Text alignment, and more specifically translation alignment, is a type of
annotation,[1] which consists in analytically matching a word or expression in a
text with the corresponding ones in another text, often in a different language,
in environments created to collect aligned word pairs. This is an exceptionally
complex hermeneutic task, by which readers are induced to problematize the
function and implications of morphosyntactic, semantic, and expressive devices
of a language, even of their own native tongue.
This paper collects a set of preliminary observations on groups of students that
have used translation alignment in the framework of language courses at various
levels of expertise. We propose text alignment as a way to empower the
perception of the complexity of a written source, but also as a method to
leverage usual obstacles in the process of reading in a different language by
directly engaging with original literary texts.
Principles of Translation Alignment
Translation alignment is one of the most popular applications of Natural Language
Processing. It is defined as the comparison of two or more texts in different
languages, also called parallel texts or parallel corpora [Kay and Röscheisen 1993]
[Véronis 2000],[2]
by means of automated or semi-automated methods. The main purpose is to define
which parts in a source text correspond to which parts of a second text in a
different language. The result often takes the form of a list of pairs of items,
which can be words, sentences, or larger text chunks like paragraphs or
documents. This task is often performed automatically through various methods,
which often require large amounts of training data: one of the most traditional
methods for automated translation alignment is statistical machine translation
[Brown et al. 1990], which uses statistical methods to extract and
identify correspondences of words and phrases in two parallel texts, based on
already available aligned pairs.
The alignment of texts in different languages, however, is an exceptionally
complex task, because of the several variables involved. It is often difficult
to find perfect correspondences across languages that express ideas through
different morphosyntactic constructs, with variations in word order, sentence
length, and even underlying cultural significance. Machine-actionable systems
are often inefficient in providing equivalences for wordplays, metaphors, and
other rhetorical devices. The resulting aligned pairs may be one-to-one (one
word in the source text corresponds to one word in the translation), but often
align as one-to-many, many-to-many, or many-to-one. Each word correspondence may
be complete or perfect (with complete overlap between two words), but also
possible or incomplete (partial overlap, or both words being a translation of
each other only in certain contexts [Graça et al. 2009]).

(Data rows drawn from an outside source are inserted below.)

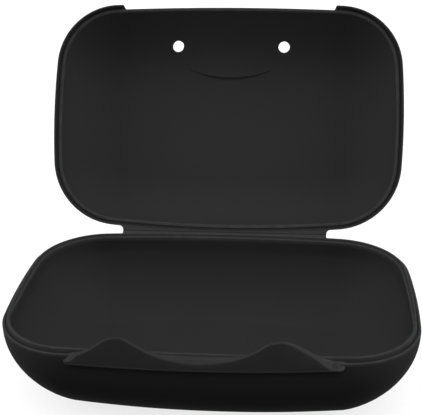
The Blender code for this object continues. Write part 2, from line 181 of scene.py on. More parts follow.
@dataclass(frozen=True)
class CasePlan:
    """Plan outline of the case, made of bowed sides and ends joined by round corners."""

    half_width: float
    half_depth: float
    side_bow: float = 0.247
    front_bow: float = 0.889
    back_bow: float = 0.414
    front_corner: float = 0.0202
    back_corner: float = 0.0214
    middle_slant: float = -0.042
    side_slant: float = 0.46
    slant_power: float = 2.2
    side_steps: int = 10
    corner_steps: int = 22
    end_steps: int = 20

    @staticmethod
    def corner_centre(side: Vector, end: Vector, side_reach: float, end_reach: float) -> Vector:
        """Find the centre of a corner arc from its distances to two other centres.

        Args:
            side: Centre of the side's arc.
            end: Centre of the arc of the front or the back.
            side_reach: Distance to the side's centre.
            end_reach: Distance to the end's centre.

        Returns:
            The centre of the arc that touches the side and the end from inside.
        """
        between = end - side
        along = (side_reach**2 - end_reach**2 + between.length_squared) / (2 * between.length)
        across = math.sqrt(side_reach**2 - along**2)
        direction = between.normalized()
        return side + direction * along + Vector((-direction.y, direction.x)) * across

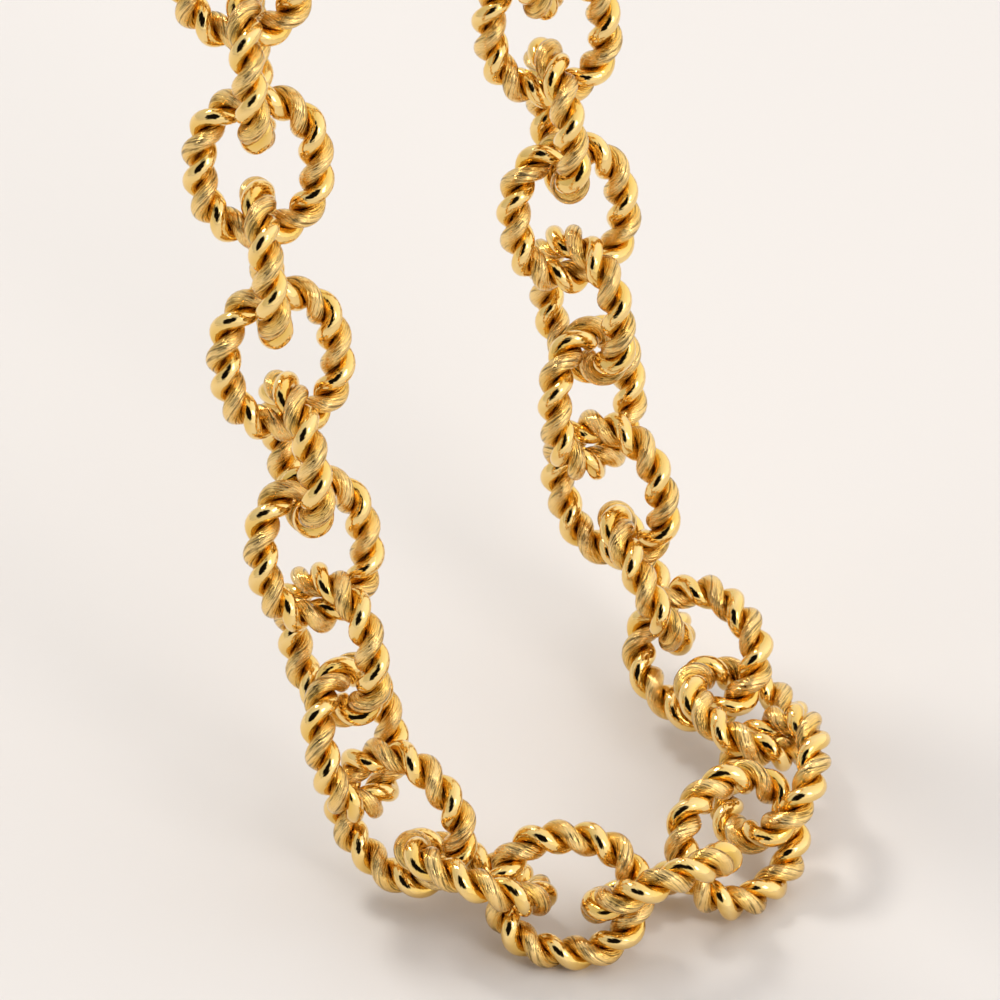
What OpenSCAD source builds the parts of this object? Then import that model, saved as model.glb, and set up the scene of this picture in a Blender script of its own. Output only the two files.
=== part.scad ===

For these reasons, manually aligned word pairs are one of the main sources of
training data, and are not only employed for the implementation of machine
translation systems, but are increasingly useful for many other purposes,
including information extraction and automated creation of bilingual lexica [Dagan et al. 1999]
[Melamed 1998]. Therefore, large corpora of manually aligned word
pairs are a much desired resource, which remains, however, extremely rare.
The operation of collecting training data is often configured as a Citizen
Science effort: for example, Glosbe (https://glosbe.com/) provides thousands of dictionaries created from
the manual alignment of word pairs performed by a community of users.[3] However, because of the
hermeneutic complexity implied in the alignment across different languages,
translation alignment has also a powerful pedagogical potential. We have
implemented a specific web-based environment, called Ugarit, to provide a
framework for language learning applications through translation alignment.
The Ugarit Translation Alignment Editor
The first public web-based environment for manual text alignment of parallel
corpora was conceived within the Alpheios Project (http://alpheios.net/), and is currently
hosted by the Perseids Project (https://www.perseids.org/). The editor offers an easy environment to
manually match corresponding words in two parallel texts.
The Ugarit Translation Alignment Editor (http://ugarit.ialigner.com/),
developed in 2016 by Tariq Yousef at the University of Leipzig, was conceived as
the first version of an improved interface that could perform more extensive
alignment tasks than the Alpheios editor: it allows alignment in up to three
texts, incorporates transliteration of non-Latin alphabets, and collects
manually aligned pairs as training datasets [Yousef 2019]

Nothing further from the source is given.